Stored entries
::::

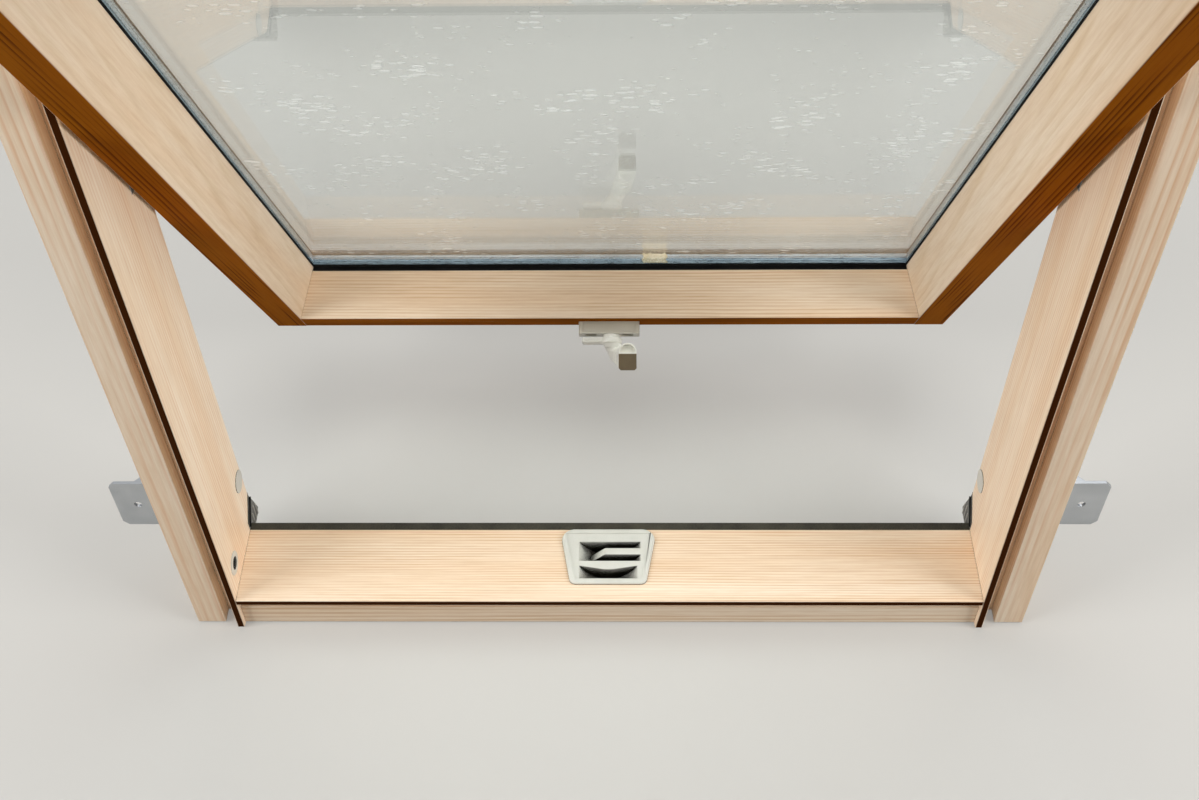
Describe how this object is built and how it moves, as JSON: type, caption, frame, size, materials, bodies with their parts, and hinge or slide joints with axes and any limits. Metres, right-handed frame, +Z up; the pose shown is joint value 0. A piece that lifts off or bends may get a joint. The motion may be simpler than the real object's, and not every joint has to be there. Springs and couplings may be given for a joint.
{
  "type": "roof window",
  "caption": "Centre-pivot roof window: timber frame and glazed timber sash, open at the bottom, with a turning latch handle, keep, pivot hinges and fixing brackets.",
  "frame": {"origin": "centre of the four fixing holes, on the underside of the brackets' flanges", "axes": "+X right as seen from the room, +Y outward through the glass, +Z up the roof slope"},
  "size_m": [0.88, 0.5288, 0.9824],
  "materials": {
    "pine": "clear lacquer, semi-gloss",
    "weather_strip": "matt",
    "grey_cladding": "satin paint on thin aluminium",
    "black_rubber": "matt",
    "grey_plastic": "moulded",
    "zinc_steel": "zinc plated",
    "white_plastic": "moulded",
    "keep_grey": "moulded, light grey",
    "handle_beige": "satin lacquer on a casting",
    "grip_inlay": "moulded, matt",
    "clear_glass": "clear",
    "spacer_aluminium": "bare, rolled"
  },
  "bodies": {
    "frame": {"frame_jamb_right": "pine", "frame_jamb_left": "pine", "frame_bottom_rail": "pine", "frame_top_rail": "pine", "frame_sill_strip": "weather_strip", "frame_sill_cladding": "grey_cladding", "frame_side_cover_right": "grey_cladding", "frame_side_cover_left": "grey_cladding", "frame_top_hood": "grey_cladding", "corner_seal_right": "black_rubber", "corner_seal_left": "black_rubber", "corner_tab_right": "grey_plastic", "corner_tab_left": "grey_plastic", "bracket_upper_right": "zinc_steel", "bracket_upper_left": "zinc_steel", "bracket_lower_right": "zinc_steel", "bracket_lower_left": "zinc_steel", "frame_hinge_right": "zinc_steel", "frame_hinge_left": "zinc_steel", "screw_cap_right": "white_plastic", "screw_cap_left": "white_plastic", "bolt_socket_lower": "white_plastic", "bolt_socket_upper": "white_plastic", "hinge_washer_right": "white_plastic", "hinge_washer_left": "white_plastic", "latch_keep": "keep_grey"},
    "sash": {"sash_stile_right": "pine", "sash_stile_left": "pine", "sash_bottom_rail": "pine", "sash_top_rail": "pine", "sash_cladding_right": "grey_cladding", "sash_cladding_left": "grey_cladding", "sash_cladding_top": "grey_cladding", "sash_cladding_bottom": "grey_cladding", "glass_edge_seal": "black_rubber", "glazing_gasket": "black_rubber", "sash_seal_upper": "black_rubber", "sash_seal_lower": "black_rubber", "setting_block_right": "grey_plastic", "setting_block_left": "grey_plastic", "sash_hinge_right": "zinc_steel", "sash_hinge_left": "zinc_steel", "bolt_guide": "zinc_steel", "handle_screw_right": "zinc_steel", "handle_screw_left": "zinc_steel", "handle_base": "handle_beige", "glass_inner_pane": "clear_glass", "glass_outer_pane": "clear_glass", "glass_spacer": "spacer_aluminium"},
    "handle": {"handle_lever": "handle_beige", "grip_cap": "grip_inlay"},
    "bolt": {"cleaning_bolt": "zinc_steel"}
  },
  "joints": [
    {"name": "sash_pivot", "type": "hinge", "parent": "frame", "child": "sash", "pos_m": [0, 0.045, 0], "axis": [1, 0, 0], "range_deg": [-31, 140]},
    {"name": "handle_turn", "type": "hinge", "parent": "sash", "child": "handle", "pos_m": [0.0025, 0.25233, -0.38], "axis": [0, -0.8572, -0.515], "range_deg": [0, 90]},
    {"name": "cleaning_bolt_slide", "type": "slide", "parent": "sash", "child": "bolt", "axis": [-1, 0, 0], "range_m": [0, 0.014]}
  ]
}
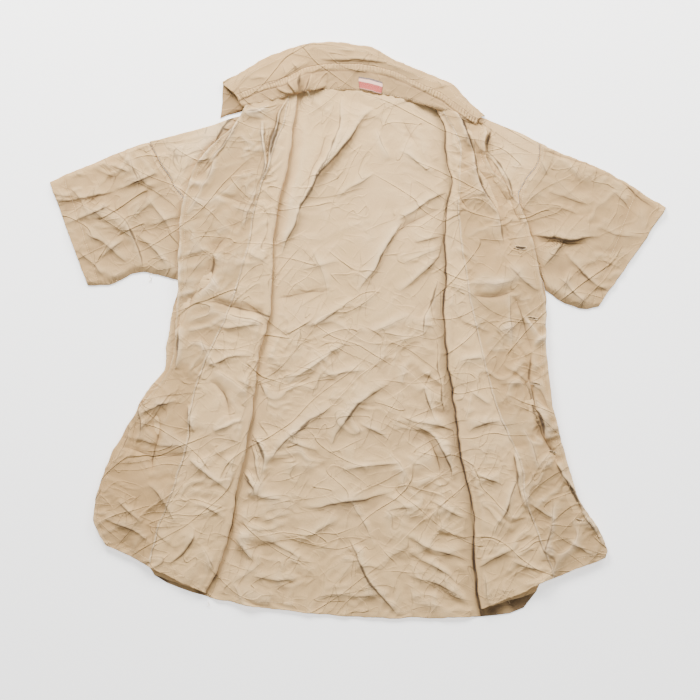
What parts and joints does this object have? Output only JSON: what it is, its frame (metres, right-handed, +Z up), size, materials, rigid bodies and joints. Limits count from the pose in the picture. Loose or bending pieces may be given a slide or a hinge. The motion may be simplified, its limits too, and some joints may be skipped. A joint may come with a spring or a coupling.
{
  "type": "military service shirt",
  "caption": "Short-sleeved khaki service shirt lying unbuttoned on its back, both fronts folded open over the sides, rolled collar with neck label.",
  "frame": {"origin": "under the middle of the shirt as it lies, on the surface it rests on", "axes": "+Z up from the surface, +Y towards the collar, +X towards the wearer's left side"},
  "size_m": [0.8932, 0.8346, 0.0168],
  "materials": {
    "shirting": "plain-weave khaki cotton, washed and creased",
    "facing_cloth": "unfaded outer face of the khaki cotton",
    "label_weave": "woven label, bare bands",
    "button_horn": "satin moulded buttons"
  },
  "bodies": {
    "root": {"back": "shirting", "right_front": "shirting", "left_front": "shirting", "right_sleeve": "shirting", "left_sleeve": "shirting", "collar_leaf": "shirting", "collar_stand": "shirting", "right_pocket": "shirting", "left_pocket": "shirting", "right_pocket_flap": "shirting", "left_pocket_flap": "shirting", "right_facing": "facing_cloth", "left_facing": "facing_cloth", "neck_label": "label_weave", "button_1": "button_horn", "button_2": "button_horn", "button_3": "button_horn", "button_4": "button_horn", "button_5": "button_horn"}
  },
  "joints": []
}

::::

● Task statement
Produce an exact copy of every entry above.

● Exercise answer
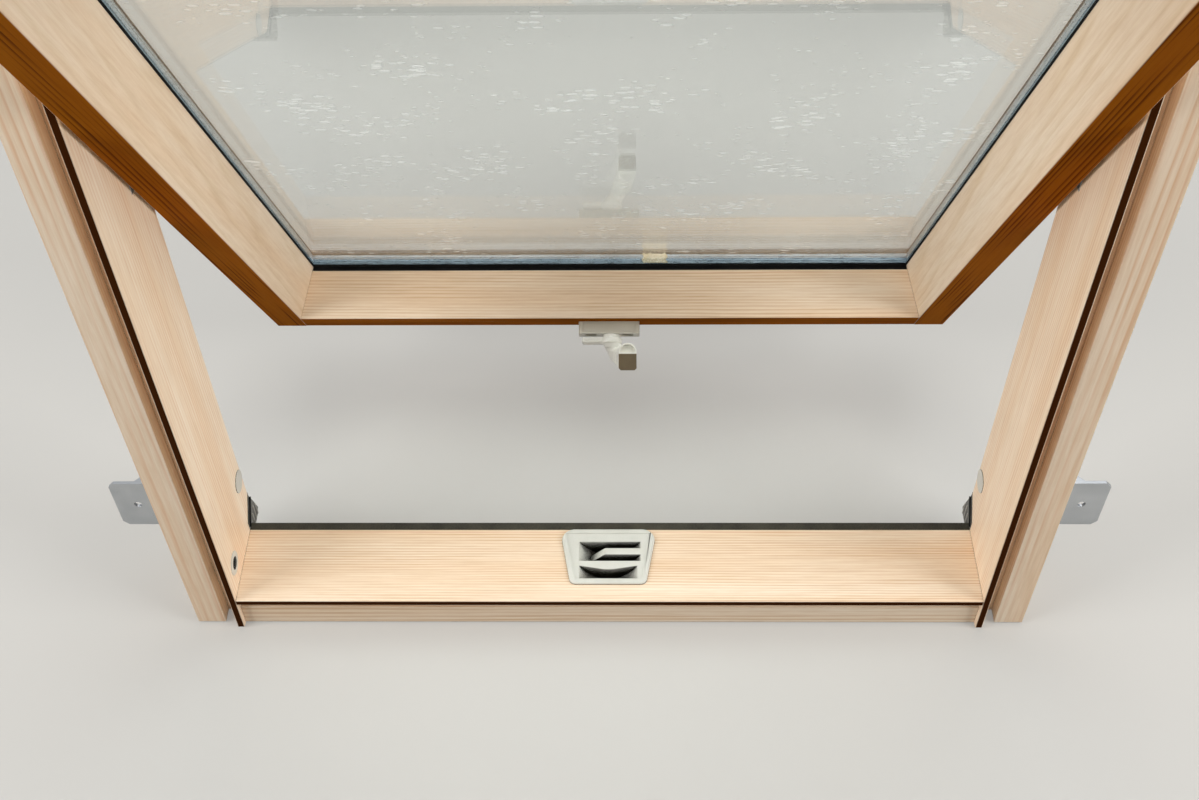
Describe how this object is built and how it moves, as JSON: type, caption, frame, size, materials, bodies with their parts, and hinge or slide joints with axes and any limits. Metres, right-handed frame, +Z up; the pose shown is joint value 0. A piece that lifts off or bends may get a joint. The motion may be simpler than the real object's, and not every joint has to be there. Springs and couplings may be given for a joint.
{
  "type": "roof window",
  "caption": "Centre-pivot roof window: timber frame and glazed timber sash, open at the bottom, with a turning latch handle, keep, pivot hinges and fixing brackets.",
  "frame": {"origin": "centre of the four fixing holes, on the underside of the brackets' flanges", "axes": "+X right as seen from the room, +Y outward through the glass, +Z up the roof slope"},
  "size_m": [0.88, 0.5288, 0.9824],
  "materials": {
    "pine": "clear lacquer, semi-gloss",
    "weather_strip": "matt",
    "grey_cladding": "satin paint on thin aluminium",
    "black_rubber": "matt",
    "grey_plastic": "moulded",
    "zinc_steel": "zinc plated",
    "white_plastic": "moulded",
    "keep_grey": "moulded, light grey",
    "handle_beige": "satin lacquer on a casting",
    "grip_inlay": "moulded, matt",
    "clear_glass": "clear",
    "spacer_aluminium": "bare, rolled"
  },
  "bodies": {
    "frame": {"frame_jamb_right": "pine", "frame_jamb_left": "pine", "frame_bottom_rail": "pine", "frame_top_rail": "pine", "frame_sill_strip": "weather_strip", "frame_sill_cladding": "grey_cladding", "frame_side_cover_right": "grey_cladding", "frame_side_cover_left": "grey_cladding", "frame_top_hood": "grey_cladding", "corner_seal_right": "black_rubber", "corner_seal_left": "black_rubber", "corner_tab_right": "grey_plastic", "corner_tab_left": "grey_plastic", "bracket_upper_right": "zinc_steel", "bracket_upper_left": "zinc_steel", "bracket_lower_right": "zinc_steel", "bracket_lower_left": "zinc_steel", "frame_hinge_right": "zinc_steel", "frame_hinge_left": "zinc_steel", "screw_cap_right": "white_plastic", "screw_cap_left": "white_plastic", "bolt_socket_lower": "white_plastic", "bolt_socket_upper": "white_plastic", "hinge_washer_right": "white_plastic", "hinge_washer_left": "white_plastic", "latch_keep": "keep_grey"},
    "sash": {"sash_stile_right": "pine", "sash_stile_left": "pine", "sash_bottom_rail": "pine", "sash_top_rail": "pine", "sash_cladding_right": "grey_cladding", "sash_cladding_left": "grey_cladding", "sash_cladding_top": "grey_cladding", "sash_cladding_bottom": "grey_cladding", "glass_edge_seal": "black_rubber", "glazing_gasket": "black_rubber", "sash_seal_upper": "black_rubber", "sash_seal_lower": "black_rubber", "setting_block_right": "grey_plastic", "setting_block_left": "grey_plastic", "sash_hinge_right": "zinc_steel", "sash_hinge_left": "zinc_steel", "bolt_guide": "zinc_steel", "handle_screw_right": "zinc_steel", "handle_screw_left": "zinc_steel", "handle_base": "handle_beige", "glass_inner_pane": "clear_glass", "glass_outer_pane": "clear_glass", "glass_spacer": "spacer_aluminium"},
    "handle": {"handle_lever": "handle_beige", "grip_cap": "grip_inlay"},
    "bolt": {"cleaning_bolt": "zinc_steel"}
  },
  "joints": [
    {"name": "sash_pivot", "type": "hinge", "parent": "frame", "child": "sash", "pos_m": [0, 0.045, 0], "axis": [1, 0, 0], "range_deg": [-31, 140]},
    {"name": "handle_turn", "type": "hinge", "parent": "sash", "child": "handle", "pos_m": [0.0025, 0.25233, -0.38], "axis": [0, -0.8572, -0.515], "range_deg": [0, 90]},
    {"name": "cleaning_bolt_slide", "type": "slide", "parent": "sash", "child": "bolt", "axis": [-1, 0, 0], "range_m": [0, 0.014]}
  ]
}
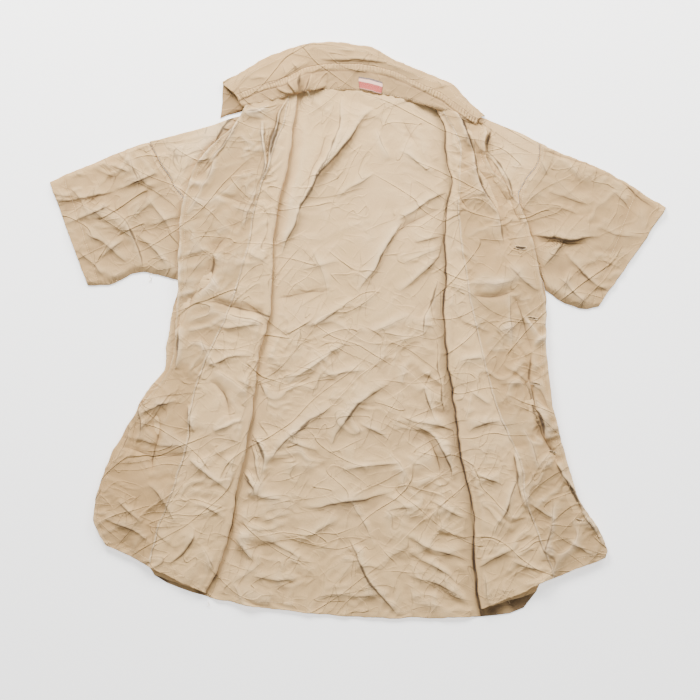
What parts and joints does this object have? Output only JSON: what it is, its frame (metres, right-handed, +Z up), size, materials, rigid bodies and joints. Limits count from the pose in the picture. Loose or bending pieces may be given a slide or a hinge. The motion may be simplified, its limits too, and some joints may be skipped. A joint may come with a spring or a coupling.
{
  "type": "military service shirt",
  "caption": "Short-sleeved khaki service shirt lying unbuttoned on its back, both fronts folded open over the sides, rolled collar with neck label.",
  "frame": {"origin": "under the middle of the shirt as it lies, on the surface it rests on", "axes": "+Z up from the surface, +Y towards the collar, +X towards the wearer's left side"},
  "size_m": [0.8932, 0.8346, 0.0168],
  "materials": {
    "shirting": "plain-weave khaki cotton, washed and creased",
    "facing_cloth": "unfaded outer face of the khaki cotton",
    "label_weave": "woven label, bare bands",
    "button_horn": "satin moulded buttons"
  },
  "bodies": {
    "root": {"back": "shirting", "right_front": "shirting", "left_front": "shirting", "right_sleeve": "shirting", "left_sleeve": "shirting", "collar_leaf": "shirting", "collar_stand": "shirting", "right_pocket": "shirting", "left_pocket": "shirting", "right_pocket_flap": "shirting", "left_pocket_flap": "shirting", "right_facing": "facing_cloth", "left_facing": "facing_cloth", "neck_label": "label_weave", "button_1": "button_horn", "button_2": "button_horn", "button_3": "button_horn", "button_4": "button_horn", "button_5": "button_horn"}
  },
  "joints": []
}